Eric Holthaus at Grist noted that the 35 terawatt hours (TWh) used by computers as they crunch through the mathematics required to mine new bitcoins is starting to become a concern. “More than 150 individual countries in the world consume less energy annually. And that power-hungry network is currently increasing its energy use every day by about 450 gigawatt-hours, roughly the same amount of electricity the entire country of Haiti uses in a year,” he writes. As more and more people join the hunt for bitcoin, and the calculations become ever more difficult, the energy consumption of each transaction will only grow.
One of the problems with exponential growth in a finite space is that you quickly run out of room. If this rate of increase in energy consumption continues, in a few years we’ll be straining at the limits of the energy that we can provide. It needn’t necessarily mean the apocalypse for us or for cryptocurrencies. Attempts are being made to create a less energy-intensive blockchain. Still others argue that the 35 TWh figure, based on a single analysis, is too high, but only by a factor of three or so.

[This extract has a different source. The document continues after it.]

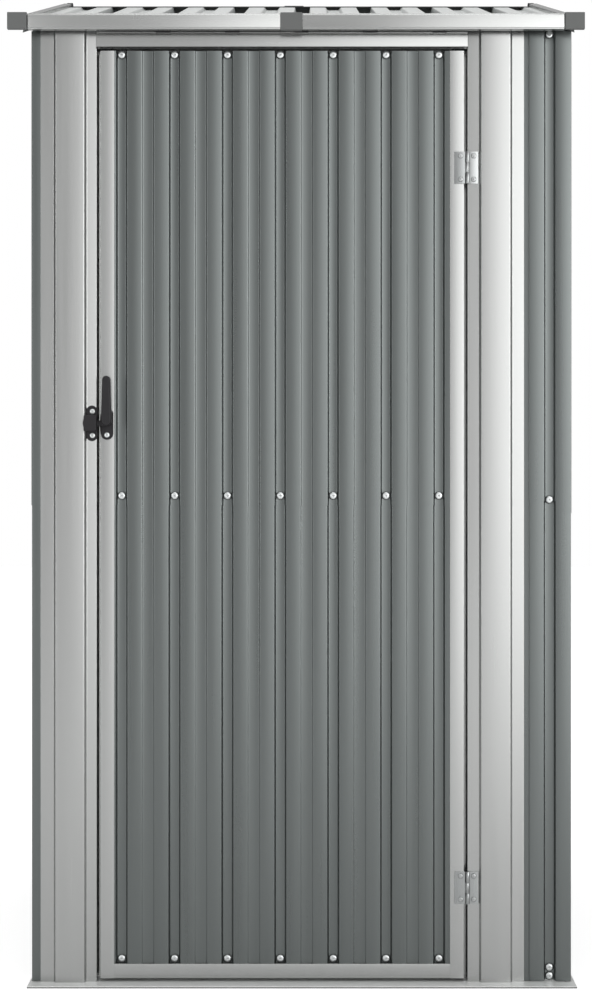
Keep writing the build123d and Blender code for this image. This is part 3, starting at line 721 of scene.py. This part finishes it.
floorSettings = {
    "half": 14, "colour": (0.9, 0.9, 0.9, 1), "roughness": 0.8,
    "camera": 0.55,  # added where the camera sees the floor, so that it is white
    "near": 0.12, "far": 1.4,  # what gloss sees of it, at the shed and far in front on the right
    "farRange": (-1.2, -6.0), "rightRange": (-1.0, 1.5), "left": 0.25,
}


def rampNode(tree, value, span, low, high):
    node = tree.nodes.new("ShaderNodeMapRange")
    node.inputs["From Min"].default_value, node.inputs["From Max"].default_value = span
    node.inputs["To Min"].default_value, node.inputs["To Max"].default_value = low, high
    tree.links.new(value, node.inputs["Value"])
    return node


def makeStage():
    settings = floorSettings
    floorMesh = bpy.data.meshes.new("floor")
    mesh = bmesh.new()
    size = settings["half"]
    corners = [mesh.verts.new((x * size, y * size, 0)) for x, y in ((-1, -1), (1, -1), (1, 1), (-1, 1))]
    mesh.faces.new(corners)
    mesh.to_mesh(floorMesh)
    mesh.free()
    floor = bpy.data.objects.new("floor", floorMesh)
    bpy.context.scene.collection.objects.link(floor)
    material, tree, shader = newMaterial("paleFloor")
    shader.inputs["Base Color"].default_value = settings["colour"]
    shader.inputs["Roughness"].default_value = settings["roughness"]
    path = tree.nodes.new("ShaderNodeLightPath")
    gloss = mathNode(tree, "MAXIMUM", path.outputs["Is Glossy Ray"], path.outputs["Is Transmission Ray"])
    place = tree.nodes.new("ShaderNodeTexCoord")
    split = tree.nodes.new("ShaderNodeSeparateXYZ")
    tree.links.new(place.outputs["Object"], split.inputs[0])
    far = rampNode(tree, split.outputs["Y"], settings["farRange"], 0.0, 1.0)
    right = rampNode(tree, split.outputs["X"], settings["rightRange"], settings["left"], 1.0)
    lit = mathNode(tree, "MULTIPLY", far.outputs["Result"], right.outputs["Result"])
    lit = mathNode(tree, "MULTIPLY", lit, settings["far"])
    seen = mathNode(tree, "MULTIPLY", path.outputs["Is Camera Ray"], settings["camera"])
    mirrored = mathNode(tree, "MULTIPLY", gloss, mathNode(tree, "ADD", lit, settings["near"]))
    strength = mathNode(tree, "ADD", seen, mirrored)
    shader.inputs["Emission Color"].default_value = (1, 1, 1, 1)
    tree.links.new(strength, shader.inputs["Emission Strength"])
    floorMesh.materials.append(material)


worldSettings = {
    "fill": 0.55,  # what soft surfaces see
    "sheen": 0.75,  # what gloss and glass see
    "glow": 2.65,  # the wide soft light in front on the right, for gloss
    "glowFrom": (math.sin(math.radians(30)), -math.cos(math.radians(30)), 0.06),
    "glowRange": (0.80, 0.968),
    "core": 0.8,  # added in the middle of the glow
    "coreRange": (0.955, 0.998),
    "dim": 0.5,  # the left side of the studio is dimmer
    "dimFrom": (-0.87, -0.50, 0.0),
    "dimRange": (0.72, 0.87),
    "flags": 0.1,  # two dark flags, which the slopes of the folds mirror
    "flagsFrom": [(0.83, -0.56, 0.0), (-0.83, -0.56, 0.0)],
    "flagsRange": (0.965, 0.990),
    "shade": 0.08,  # the dark corners of the studio, behind on both sides
    "shadeFrom": [(0.80, 0.60, 0.0), (-0.80, 0.60, 0.0)],
    "shadeRange": (0.45, 0.90),
}


def makeWorld():
    world = bpy.data.worlds.new("studio")
    bpy.context.scene.world = world
    world.use_nodes = True
    tree = world.node_tree
    tree.nodes.clear()
    output = tree.nodes.new("ShaderNodeOutputWorld")
    background = tree.nodes.new("ShaderNodeBackground")
    tree.links.new(background.outputs[0], output.inputs["Surface"])
    path = tree.nodes.new("ShaderNodeLightPath")
    place = tree.nodes.new("ShaderNodeTexCoord")

    def toward(direction):
        node = tree.nodes.new("ShaderNodeVectorMath")
        node.operation = "DOT_PRODUCT"
        node.inputs[1].default_value = direction
        tree.links.new(place.outputs["Generated"], node.inputs[0])
        return node.outputs["Value"]

    def softStep(value, span, low, high):
        node = rampNode(tree, value, span, low, high)
        node.interpolation_type = "SMOOTHSTEP"
        return node.outputs["Result"]

    settings = worldSettings
    dark = mathNode(tree, "MAXIMUM", *[toward(direction) for direction in settings["shadeFrom"]])
    level = softStep(dark, settings["shadeRange"], settings["sheen"], settings["shade"])
    side = softStep(toward(settings["dimFrom"]), settings["dimRange"], 1.0, settings["dim"])
    level = mathNode(tree, "MULTIPLY", level, side)
    flags = mathNode(tree, "MAXIMUM", *[toward(direction) for direction in settings["flagsFrom"]])
    cut = softStep(flags, settings["flagsRange"], 1.0, settings["flags"])
    level = mathNode(tree, "MULTIPLY", level, cut)
    extra = settings["glow"] - settings["sheen"]
    glow = softStep(toward(settings["glowFrom"]), settings["glowRange"], 0.0, extra)
    core = softStep(toward(settings["glowFrom"]), settings["coreRange"], 0.0, settings["core"])
    glow = mathNode(tree, "ADD", glow, core)
    gloss = mathNode(tree, "MAXIMUM", path.outputs["Is Glossy Ray"], path.outputs["Is Transmission Ray"])
    glossPart = mathNode(tree, "MULTIPLY", gloss, mathNode(tree, "ADD", level, glow))
    rest = mathNode(tree, "SUBTRACT", 1.0, mathNode(tree, "MAXIMUM", gloss, path.outputs["Is Camera Ray"]))
    fillPart = mathNode(tree, "MULTIPLY", rest, settings["fill"])
    total = mathNode(tree, "ADD", mathNode(tree, "ADD", glossPart, fillPart), path.outputs["Is Camera Ray"])
    tree.links.new(total, background.inputs["Strength"])
    background.inputs["Color"].default_value = (1, 1, 1, 1)


lampSettings = {
    "rightPanel": {"place": (3.2, -4.0, 1.3), "aim": (0.2, -0.4, 0.9), "size": (0.9, 2.8), "power": 42},
    "leftPanel": {"place": (-3.0, -4.0, 1.3), "aim": (-0.2, -0.4, 0.9), "size": (0.9, 2.8), "power": 42},
    "topPanel": {"place": (0, -0.9, 4.2), "aim": (0, 0, 0), "size": (2.5, 2.5), "power": 50},
}


def makeLamps():
    for name, settings in lampSettings.items():
        data = bpy.data.lights.new(name, "AREA")
        data.shape = "RECTANGLE"
        data.size, data.size_y = settings["size"]
        data.energy = settings["power"]
        lamp = bpy.data.objects.new(name, data)
        lamp.location = settings["place"]
        aim = Vector(settings["aim"]) - Vector(settings["place"])
        lamp.rotation_euler = aim.to_track_quat("-Z", "Y").to_euler()
        lamp.visible_camera = False
        bpy.context.scene.collection.objects.link(lamp)


makeStage()
makeWorld()
makeLamps()
print("studio lit")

Apocalypse aside, though, the energy use required by Bitcoin still seems so wasteful.
The distributed computing power of the blockchain computing network is now far, far in excess of that of the world’s top supercomputers; by some estimates, hundreds of thousands of times more powerful. Technically speaking, the bitcoin mining network’s calculations are optimized for “hashing”—integer calculations that aren’t general-purpose floating point operations—but however you slice it, it’s an extraordinary amount of hardware, power consumption, and potential.
The SHA-256 algorithm that bitcoin miners use is designed to be hard to crack, to prevent any individual from gaining centralized control of the ledger. But the result is that it is terribly wasteful. Emin Gün Sirer, who studies cryptocurrencies at Cornell University, says that it has to be this way: “It’s perverse. Had bitcoin been mined by doing something useful, then there would be a correspondence between useful work and the number of bitcoins you get… That creates a mental anchor point in people’s mind for how much a bitcoin should cost.”
There were some suggestions, like PrimeCoin, that would use its blockchain computing power to calculate chains of prime numbers, or Permacoin (PDF), that also asked for storage space to create data archives. The sad reality is that none of these coins are likely to harness anything close to the computing power dedicated to Bitcoin.
Naturally, I wish that things had transpired such that the computing power had been devoted—at least in part—to science. There have been extraordinary citizen science successes, such as [email protected], [email protected], and Fold.it which take advantage of idle computing power from the users, as well as idle processing power in our brains in some cases.
This is put to good use: simulating climate change, scanning the skies for extra-terrestrial life, attempting to crack protein-folding problems. Rather than using a wind turbine to mine bitcoin to fund climate change research, it would all seem a lot less circular if mining bitcoin was doing the climate change research.
There is no shortage of scientific problems crying out for access to computing power, as any graduate students waiting for their turn on their institution’s computing network will attest. Blockchain work could be used to mine the scientific literature for insights, or even for simulating the materials in fusion reactors.
Instead, at a time when we lean on scientific development more than ever to fix the world’s problems, one of the most powerful computer networks in the world is doing idle work just to prove to others that it’s done work. We don’t live in an ideal world, of course; but to this loser who still uses fiat currency to pay for everything, it seems like we missed out on living in a better one.